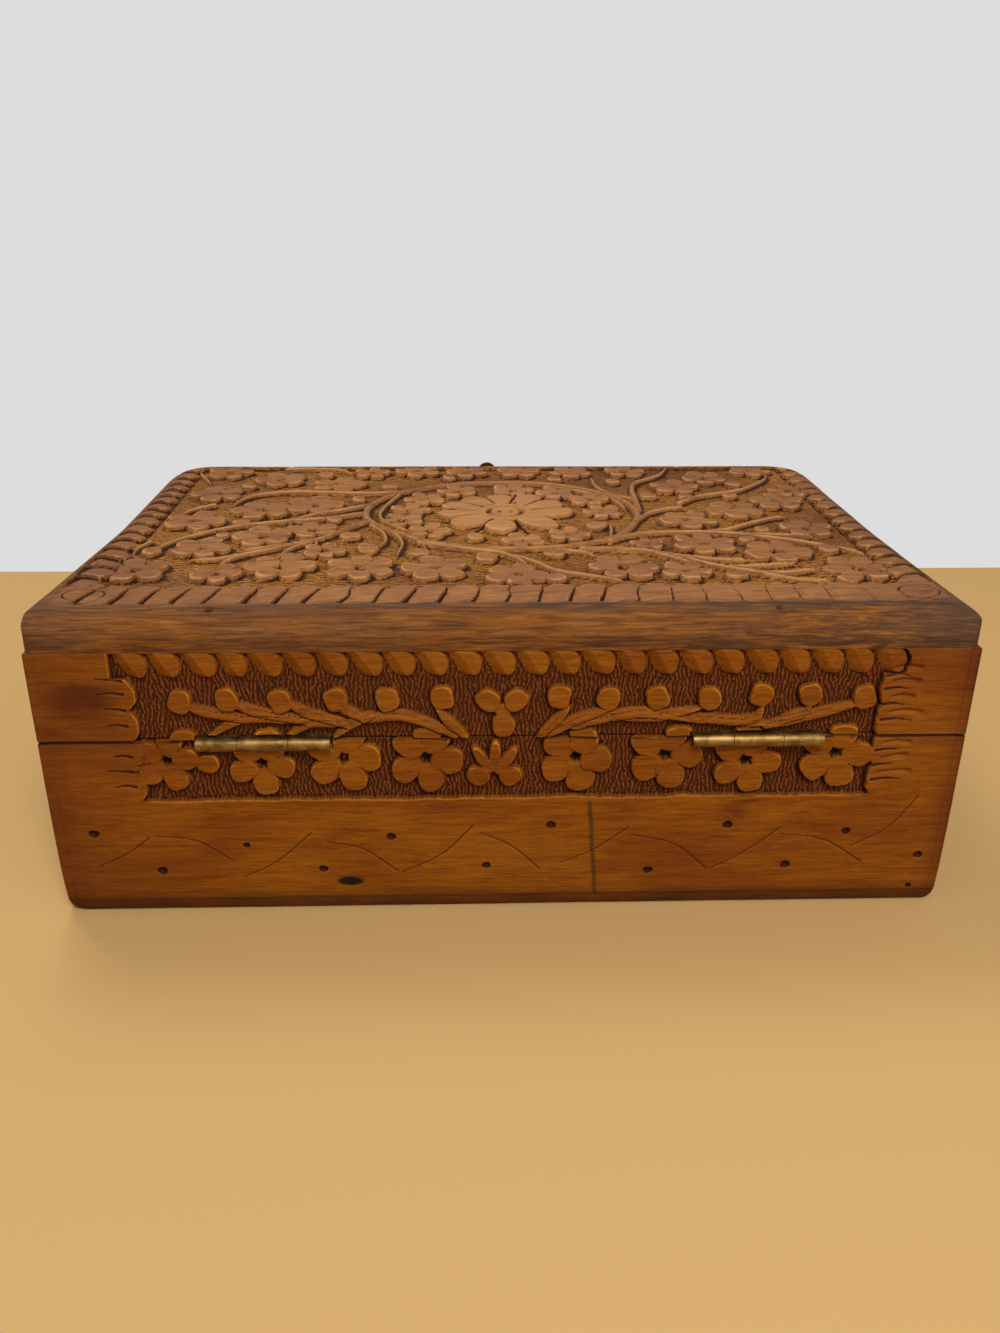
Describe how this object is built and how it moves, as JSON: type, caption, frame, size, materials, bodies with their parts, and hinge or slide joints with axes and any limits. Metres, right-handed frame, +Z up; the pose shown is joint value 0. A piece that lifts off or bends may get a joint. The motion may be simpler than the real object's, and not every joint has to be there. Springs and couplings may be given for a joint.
{
  "type": "keepsake box",
  "caption": "Rectangular hardwood box with a deep hinged lid, carved floral relief, two small brass butt hinges at the back and a brass hasp at the front.",
  "frame": {"origin": "centre of the box's underside", "axes": "+X to the right seen from the front, +Y to the back where the hinges are, +Z up"},
  "size_m": [0.254, 0.1814, 0.091],
  "materials": {
    "wall_wood": "satin, old varnish on carved hardwood",
    "lid_board_wood": "dull, worn carved hardwood",
    "bottom_board_wood": "dull, dark stained",
    "hinge_brass": "aged, dull",
    "pin_brass": "aged, dull",
    "screw_brass": "aged",
    "hasp_brass": "aged, dark",
    "brad_steel": "dark, slightly rusted"
  },
  "bodies": {
    "base": {"bottom_board": "bottom_board_wood", "base_back_wall": "wall_wood", "base_front_wall": "wall_wood", "base_left_wall": "wall_wood", "base_right_wall": "wall_wood", "base_corner_brads": "brad_steel", "bottom_board_brads": "brad_steel", "left_hinge_base_leaf": "hinge_brass", "right_hinge_base_leaf": "hinge_brass", "left_hinge_pin": "pin_brass", "right_hinge_pin": "pin_brass", "left_hinge_base_screws": "screw_brass", "right_hinge_base_screws": "screw_brass", "hasp_staple": "hasp_brass"},
    "lid": {"lid_board": "lid_board_wood", "lid_back_wall": "wall_wood", "lid_front_wall": "wall_wood", "lid_left_wall": "wall_wood", "lid_right_wall": "wall_wood", "lid_corner_brads": "brad_steel", "lid_board_brads": "brad_steel", "left_hinge_lid_leaf": "hinge_brass", "right_hinge_lid_leaf": "hinge_brass", "left_hinge_lid_screws": "screw_brass", "right_hinge_lid_screws": "screw_brass", "hasp_plate": "hasp_brass", "hasp_pin": "pin_brass", "hasp_plate_nails": "brad_steel"},
    "hasp": {"hasp_tongue": "hasp_brass"}
  },
  "joints": [
    {"name": "lid_hinge", "type": "hinge", "parent": "base", "child": "lid", "pos_m": [0, 0.0864, 0.0544], "axis": [-1, 0, 0], "range_deg": [0, 175]},
    {"name": "hasp_hinge", "type": "hinge", "parent": "lid", "child": "hasp", "pos_m": [0.002, -0.0877, 0.062], "axis": [1, 0, 0], "range_deg": [0, 182]}
  ]
}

-------------------------

Task prompt: Restate the data above exactly, keeping each word as it stands.

Solved exercise:
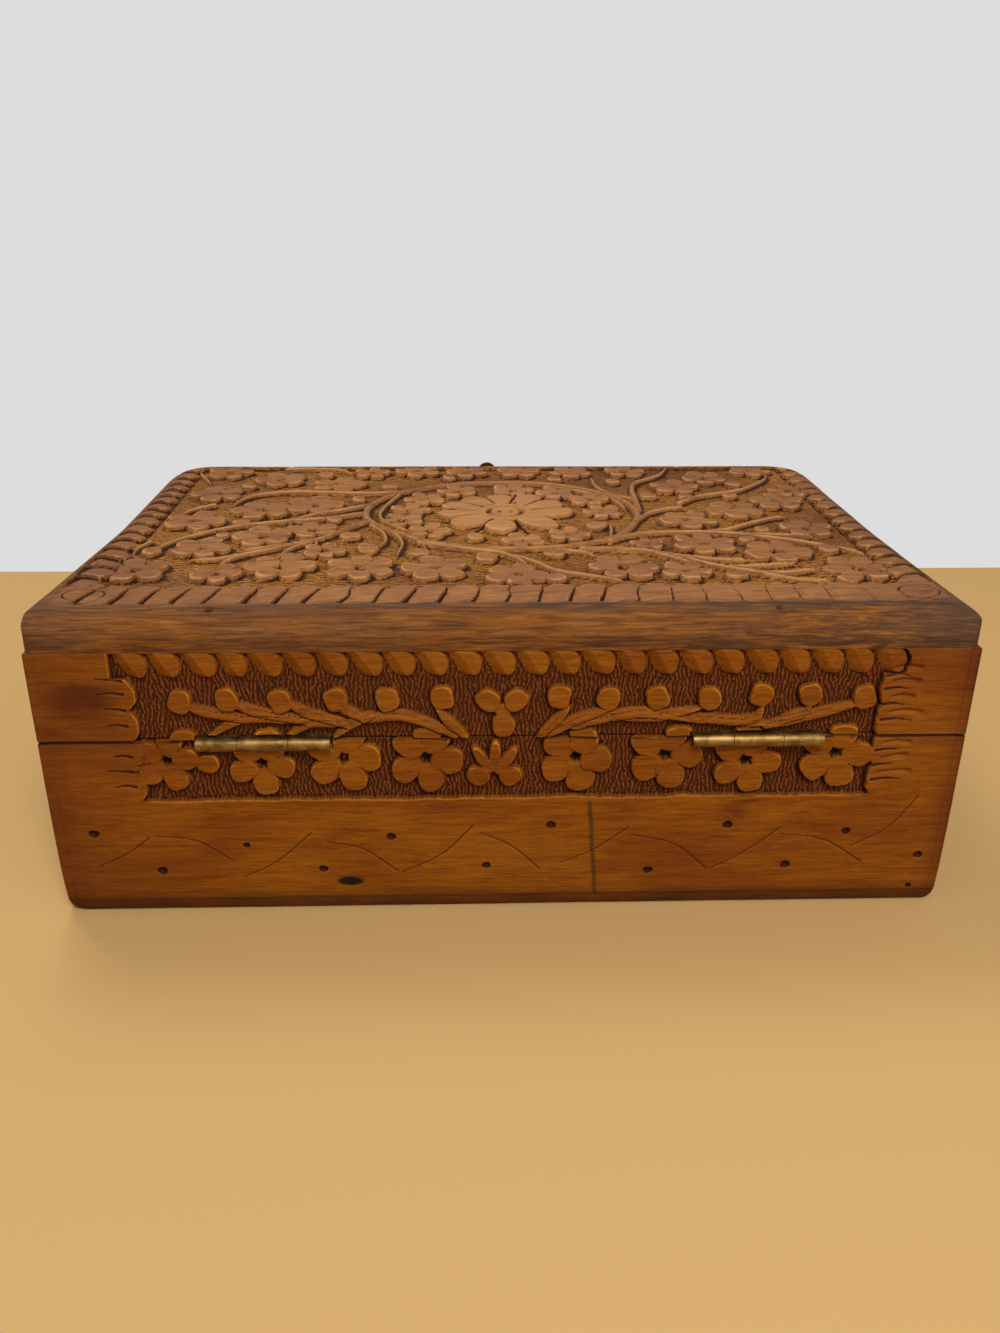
Describe how this object is built and how it moves, as JSON: type, caption, frame, size, materials, bodies with their parts, and hinge or slide joints with axes and any limits. Metres, right-handed frame, +Z up; the pose shown is joint value 0. A piece that lifts off or bends may get a joint. The motion may be simpler than the real object's, and not every joint has to be there. Springs and couplings may be given for a joint.
{
  "type": "keepsake box",
  "caption": "Rectangular hardwood box with a deep hinged lid, carved floral relief, two small brass butt hinges at the back and a brass hasp at the front.",
  "frame": {"origin": "centre of the box's underside", "axes": "+X to the right seen from the front, +Y to the back where the hinges are, +Z up"},
  "size_m": [0.254, 0.1814, 0.091],
  "materials": {
    "wall_wood": "satin, old varnish on carved hardwood",
    "lid_board_wood": "dull, worn carved hardwood",
    "bottom_board_wood": "dull, dark stained",
    "hinge_brass": "aged, dull",
    "pin_brass": "aged, dull",
    "screw_brass": "aged",
    "hasp_brass": "aged, dark",
    "brad_steel": "dark, slightly rusted"
  },
  "bodies": {
    "base": {"bottom_board": "bottom_board_wood", "base_back_wall": "wall_wood", "base_front_wall": "wall_wood", "base_left_wall": "wall_wood", "base_right_wall": "wall_wood", "base_corner_brads": "brad_steel", "bottom_board_brads": "brad_steel", "left_hinge_base_leaf": "hinge_brass", "right_hinge_base_leaf": "hinge_brass", "left_hinge_pin": "pin_brass", "right_hinge_pin": "pin_brass", "left_hinge_base_screws": "screw_brass", "right_hinge_base_screws": "screw_brass", "hasp_staple": "hasp_brass"},
    "lid": {"lid_board": "lid_board_wood", "lid_back_wall": "wall_wood", "lid_front_wall": "wall_wood", "lid_left_wall": "wall_wood", "lid_right_wall": "wall_wood", "lid_corner_brads": "brad_steel", "lid_board_brads": "brad_steel", "left_hinge_lid_leaf": "hinge_brass", "right_hinge_lid_leaf": "hinge_brass", "left_hinge_lid_screws": "screw_brass", "right_hinge_lid_screws": "screw_brass", "hasp_plate": "hasp_brass", "hasp_pin": "pin_brass", "hasp_plate_nails": "brad_steel"},
    "hasp": {"hasp_tongue": "hasp_brass"}
  },
  "joints": [
    {"name": "lid_hinge", "type": "hinge", "parent": "base", "child": "lid", "pos_m": [0, 0.0864, 0.0544], "axis": [-1, 0, 0], "range_deg": [0, 175]},
    {"name": "hasp_hinge", "type": "hinge", "parent": "lid", "child": "hasp", "pos_m": [0.002, -0.0877, 0.062], "axis": [1, 0, 0], "range_deg": [0, 182]}
  ]
}